Give the listing below again in full, exactly as written.
--- begin Supplied information ---
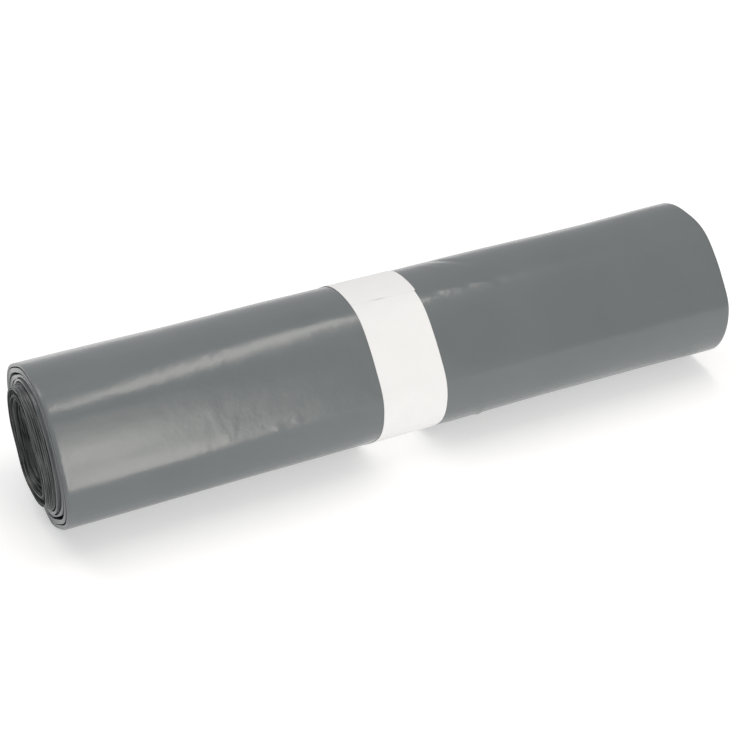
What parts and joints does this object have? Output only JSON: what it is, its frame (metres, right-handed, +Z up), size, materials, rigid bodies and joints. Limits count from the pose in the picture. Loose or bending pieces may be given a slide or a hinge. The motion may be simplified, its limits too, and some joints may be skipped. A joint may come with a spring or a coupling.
{
  "type": "bin bag roll",
  "caption": "Coreless roll of grey plastic bin bags lying on its side, with its turns showing at the ends and a plain paper band round the middle.",
  "frame": {"origin": "on the resting surface, under the middle of the object's box", "axes": "+X along the roll, away from the end where the inner turns stand out; +Y across the roll; +Z up"},
  "size_m": [0.355, 0.0906, 0.0768],
  "materials": {
    "film": "glossy, slightly creased polythene film",
    "paper": "plain uncoated white paper"
  },
  "bodies": {
    "root": {"bag_roll": "film", "paper_band": "paper"}
  },
  "joints": []
}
--- end Supplied information ---
→ **Answer to the task**:
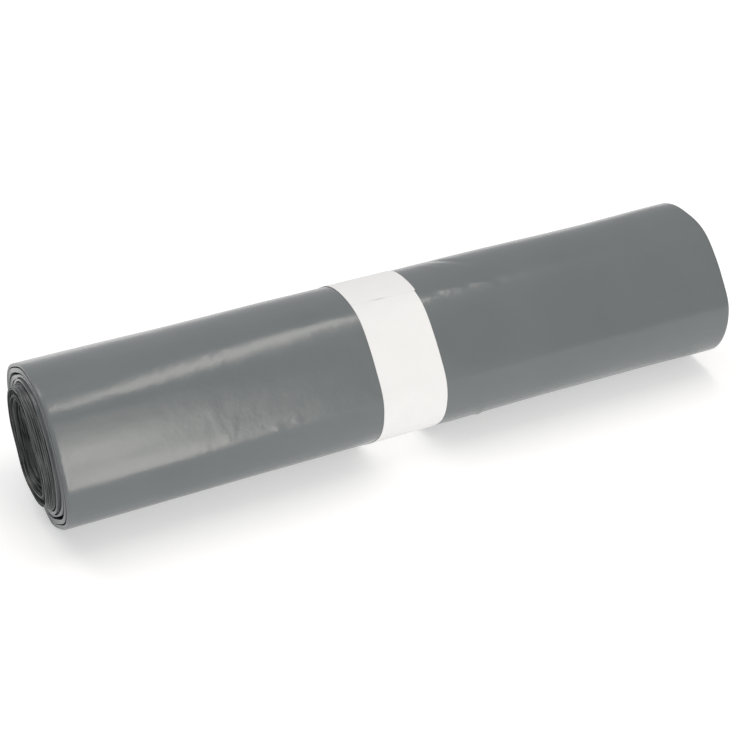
What parts and joints does this object have? Output only JSON: what it is, its frame (metres, right-handed, +Z up), size, materials, rigid bodies and joints. Limits count from the pose in the picture. Loose or bending pieces may be given a slide or a hinge. The motion may be simplified, its limits too, and some joints may be skipped. A joint may come with a spring or a coupling.
{
  "type": "bin bag roll",
  "caption": "Coreless roll of grey plastic bin bags lying on its side, with its turns showing at the ends and a plain paper band round the middle.",
  "frame": {"origin": "on the resting surface, under the middle of the object's box", "axes": "+X along the roll, away from the end where the inner turns stand out; +Y across the roll; +Z up"},
  "size_m": [0.355, 0.0906, 0.0768],
  "materials": {
    "film": "glossy, slightly creased polythene film",
    "paper": "plain uncoated white paper"
  },
  "bodies": {
    "root": {"bag_roll": "film", "paper_band": "paper"}
  },
  "joints": []
}